“... I principi di così grand’uomo ...”
Mario Quadraroli
Dal catalogo della mostra
"Luigi Volpi, 1937 - 2009", Bipielle Arte, Lodi, 2014
“... I principi di così grand’uomo furono l’anno 1937 nel contado di Lodi, nella Parrocchia di Santa Maria del Sole, di padre detto Egidio lavoratore del legno e naturale persona. Costui avuto questo figlio al quale pose nome Luigi, lo allevò secondo lo stato suo costumatamente. Quando fu all’età di dieci anni pervenuto, mostrava in tutti gli atti ancor fanciulleschi una vivacità e prontezza di ingegno straordinario, che lo rendeva grato non pure al padre, ma anco alla madre Giuseppa e a tutti quelli ancora che nel contado e fuori lo conoscevano. Spinto dall’inclinazione della natura all’arte del disegno, per le lastre et in terra o in su l’arena del continuo disegnava alcuna cosa di naturale, o vero che gli venisse in fantasia...”
Questo è quanto raccontano le cronache dell’epoca. Comunque sembra proprio vero che Luigi Volpi abbia iniziato prima a disegnare che a scrivere e già da piccolo contribuiva al sostentamento della numerosa famiglia barattando piccoli lavori con generi di prima necessità. “... Eccellentissimo nel genere suo e alla maniera buona delle sue pitture - continuano le cronache - a Volpi massimamente, come desideroso d’acquistar fama, fu cagione di che mediante un continuo studio imparò tanto che si può annoverare fra i primi nell’arte del pittare...” Basta con questo disquisire, che il Volpi non è Giotto ed io non son Vasari, e riportiamo dunque l’artista alla fredda realtà dei nostri tempi.
Incontro Volpi a metà degli anni Sessanta e questo mi ha consentito di conoscerne la produzione artistica e l’evolversi sin dall’inizio. Ho sempre considerato il suo creare come un momento legato alla velocità del suo muoversi, del come lui si spostasse nell’arco della giornata.
Dopo il periodo accademico, da cui tutti passano, il dipingere per lui è frenetica azione segnica, una pittura di gesto, veloce, che guarda con interesse Bacon e Sutherland.

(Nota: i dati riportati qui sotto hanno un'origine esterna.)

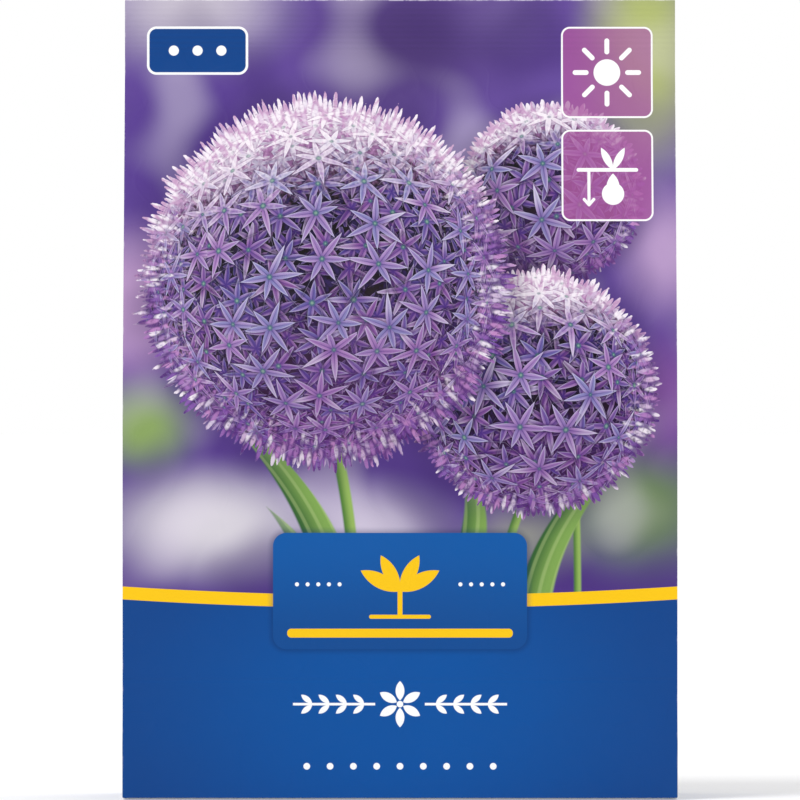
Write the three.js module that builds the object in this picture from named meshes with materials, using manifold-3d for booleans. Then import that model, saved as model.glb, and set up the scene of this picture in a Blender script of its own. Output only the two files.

In quel periodo Volpi ha ancora la patente, guida la macchina, è perfettamente inserito nei meccanismi del sistema: il mercato, le mostre, i premi di pittura e l’insegnamento. Poi il Volpi elimina l’automobile, rinuncia alla patente, usa esclusivamente i mezzi pubblici e la bicicletta. A questo punto la sua arte si fa più meditata, affronta i temi sociali, l’emarginazione e le lotte per l’emancipazione, ritornando alla pittura figurativa.
Attraversa così tutti gli anni Settanta e buona parte degli Ottanta fino a quando decide di muoversi a piedi e lo fa spesso: prima nella zona dove aveva trasferito la sua residenza, la valle de Lambro tra le colline di San Colombano, poi attraverso l’Appennino fino al mare, i luoghi della sua villeggiatura.

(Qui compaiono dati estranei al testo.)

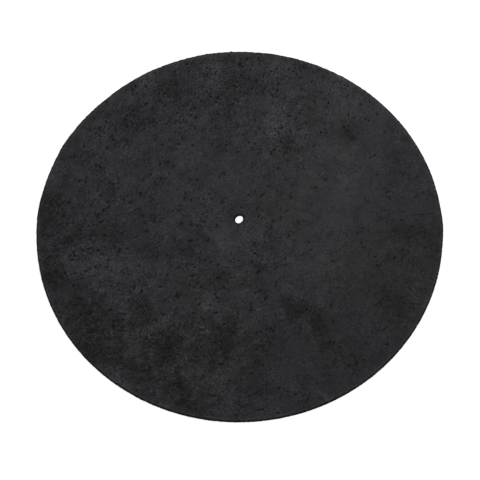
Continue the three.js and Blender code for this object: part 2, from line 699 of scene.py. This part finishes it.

Questo è il comportamento che lo accompagna fino agli ultimi anni della vita, il momento in cui la sua ricerca artistica si fa più rigorosa e le tecniche rinascimentali riprendono su Volpi il sopravvento: la pittura viene eseguita a olio su tavola e, qualche volta, su tela. Impiega settimane intere per realizzare lastre calcografiche, lavora ogni santo giorno dall’alba al tramonto per elaborare vedute minuziosamente raccolte sui taccuini dei suoi viaggi (a piedi), dà forma alle idee riproponendo “... Tutte le cose della natura vive col disegno semplicemente, come ci sono prodotte da lei...”. Il suo lavoro è anche il prodotto dell’attività dell’avambraccio e della mano: ho visto Volpi eseguire, sul tavolo da lavoro, movimenti ampi col braccio per tracciare le linee che determinavano la composizione del disegno nel suo insieme, poi con la mano dedicarsi invece ad una elaborazione più particolareggiata, con tratti brevi in un campo d’azione più ristretto, sia che fosse il segno fragile e inciso della punta metallica, sia che fosse il morbido scorrere della matita.

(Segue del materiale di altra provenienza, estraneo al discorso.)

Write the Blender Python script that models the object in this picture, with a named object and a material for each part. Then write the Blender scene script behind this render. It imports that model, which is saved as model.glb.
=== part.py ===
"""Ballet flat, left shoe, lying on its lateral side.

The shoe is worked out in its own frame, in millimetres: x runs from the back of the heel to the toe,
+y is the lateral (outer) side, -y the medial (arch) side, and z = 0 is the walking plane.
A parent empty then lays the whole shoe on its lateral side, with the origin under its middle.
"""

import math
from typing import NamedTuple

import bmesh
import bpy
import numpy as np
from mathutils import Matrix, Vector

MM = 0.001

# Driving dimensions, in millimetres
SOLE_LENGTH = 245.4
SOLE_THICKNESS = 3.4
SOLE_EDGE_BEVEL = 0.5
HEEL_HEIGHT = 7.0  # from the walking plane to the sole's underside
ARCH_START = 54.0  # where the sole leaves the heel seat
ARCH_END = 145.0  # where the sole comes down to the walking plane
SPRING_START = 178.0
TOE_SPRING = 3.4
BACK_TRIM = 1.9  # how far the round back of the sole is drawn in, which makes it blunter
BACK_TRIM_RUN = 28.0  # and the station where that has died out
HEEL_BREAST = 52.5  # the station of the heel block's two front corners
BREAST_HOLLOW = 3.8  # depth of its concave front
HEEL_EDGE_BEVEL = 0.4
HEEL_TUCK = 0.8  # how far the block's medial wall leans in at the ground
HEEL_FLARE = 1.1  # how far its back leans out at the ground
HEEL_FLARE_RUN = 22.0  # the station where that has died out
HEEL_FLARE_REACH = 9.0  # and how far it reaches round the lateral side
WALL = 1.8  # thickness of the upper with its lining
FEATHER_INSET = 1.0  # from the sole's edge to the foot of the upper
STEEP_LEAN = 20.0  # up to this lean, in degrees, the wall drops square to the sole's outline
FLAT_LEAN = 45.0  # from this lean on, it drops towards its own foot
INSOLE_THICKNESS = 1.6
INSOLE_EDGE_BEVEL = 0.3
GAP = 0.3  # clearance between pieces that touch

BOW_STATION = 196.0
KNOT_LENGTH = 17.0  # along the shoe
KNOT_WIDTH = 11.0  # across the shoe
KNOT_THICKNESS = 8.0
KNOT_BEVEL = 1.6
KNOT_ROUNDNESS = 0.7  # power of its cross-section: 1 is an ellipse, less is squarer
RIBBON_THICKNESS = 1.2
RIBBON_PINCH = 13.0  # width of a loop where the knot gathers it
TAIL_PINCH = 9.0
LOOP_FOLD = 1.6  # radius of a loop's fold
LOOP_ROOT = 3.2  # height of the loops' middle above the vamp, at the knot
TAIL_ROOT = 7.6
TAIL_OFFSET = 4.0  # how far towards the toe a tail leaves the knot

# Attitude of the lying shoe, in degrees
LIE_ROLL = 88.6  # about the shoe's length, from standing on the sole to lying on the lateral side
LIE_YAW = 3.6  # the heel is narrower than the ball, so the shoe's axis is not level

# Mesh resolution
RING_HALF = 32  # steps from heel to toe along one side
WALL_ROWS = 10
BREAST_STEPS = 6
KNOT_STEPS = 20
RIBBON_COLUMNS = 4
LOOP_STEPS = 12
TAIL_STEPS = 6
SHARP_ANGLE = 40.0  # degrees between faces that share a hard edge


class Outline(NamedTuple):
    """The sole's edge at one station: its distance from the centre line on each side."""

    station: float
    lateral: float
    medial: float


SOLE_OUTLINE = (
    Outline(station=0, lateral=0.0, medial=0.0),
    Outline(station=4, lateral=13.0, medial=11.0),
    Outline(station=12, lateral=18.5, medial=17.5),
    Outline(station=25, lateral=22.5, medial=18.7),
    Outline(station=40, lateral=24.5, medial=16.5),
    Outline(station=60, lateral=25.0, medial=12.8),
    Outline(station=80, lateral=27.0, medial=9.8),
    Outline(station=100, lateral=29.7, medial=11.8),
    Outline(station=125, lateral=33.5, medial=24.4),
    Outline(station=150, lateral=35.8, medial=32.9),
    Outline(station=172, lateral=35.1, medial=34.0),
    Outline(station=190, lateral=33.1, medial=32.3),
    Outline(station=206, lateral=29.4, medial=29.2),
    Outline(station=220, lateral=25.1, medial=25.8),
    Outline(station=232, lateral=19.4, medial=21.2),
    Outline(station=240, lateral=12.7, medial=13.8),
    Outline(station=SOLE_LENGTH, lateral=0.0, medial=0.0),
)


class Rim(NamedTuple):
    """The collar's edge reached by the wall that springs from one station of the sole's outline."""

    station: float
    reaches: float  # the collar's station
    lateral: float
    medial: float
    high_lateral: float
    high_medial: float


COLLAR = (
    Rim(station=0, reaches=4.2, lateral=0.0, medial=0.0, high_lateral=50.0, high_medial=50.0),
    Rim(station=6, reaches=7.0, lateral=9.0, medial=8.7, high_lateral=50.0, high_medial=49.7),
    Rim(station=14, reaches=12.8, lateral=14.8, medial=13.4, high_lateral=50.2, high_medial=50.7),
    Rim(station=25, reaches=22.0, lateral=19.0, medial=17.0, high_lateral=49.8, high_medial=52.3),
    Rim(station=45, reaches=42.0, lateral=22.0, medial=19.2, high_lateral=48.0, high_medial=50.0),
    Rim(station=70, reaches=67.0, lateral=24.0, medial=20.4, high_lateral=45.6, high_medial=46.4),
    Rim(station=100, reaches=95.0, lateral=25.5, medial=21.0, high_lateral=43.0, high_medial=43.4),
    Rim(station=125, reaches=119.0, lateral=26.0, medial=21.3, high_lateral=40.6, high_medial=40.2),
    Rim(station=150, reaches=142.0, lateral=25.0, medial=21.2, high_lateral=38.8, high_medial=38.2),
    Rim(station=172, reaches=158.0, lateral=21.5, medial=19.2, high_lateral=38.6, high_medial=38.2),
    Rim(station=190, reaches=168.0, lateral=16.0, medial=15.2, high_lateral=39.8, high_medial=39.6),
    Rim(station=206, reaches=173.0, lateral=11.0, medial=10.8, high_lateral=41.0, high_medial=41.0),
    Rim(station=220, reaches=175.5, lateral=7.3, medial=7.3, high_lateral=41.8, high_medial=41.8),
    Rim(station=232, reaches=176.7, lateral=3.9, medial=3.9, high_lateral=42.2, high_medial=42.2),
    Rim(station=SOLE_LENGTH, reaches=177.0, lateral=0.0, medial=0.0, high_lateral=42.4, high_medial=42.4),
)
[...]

Chiarezza di pensiero, dunque, e disciplina d’azione, se si considera la sua produzione qualcosa di più di una semplice annotazione di un ricordo, “un foglio di studio”.
Per Volpi il lavoro costituiva la traccia di un’esperienza mentale, la ferita cicatrizzata di un evento psichico da lui vissuto e che veniva riproposto per essere rivissuto da noi, dagli osservatori delle sue opere, ciascuno secondo la propria sensibilità.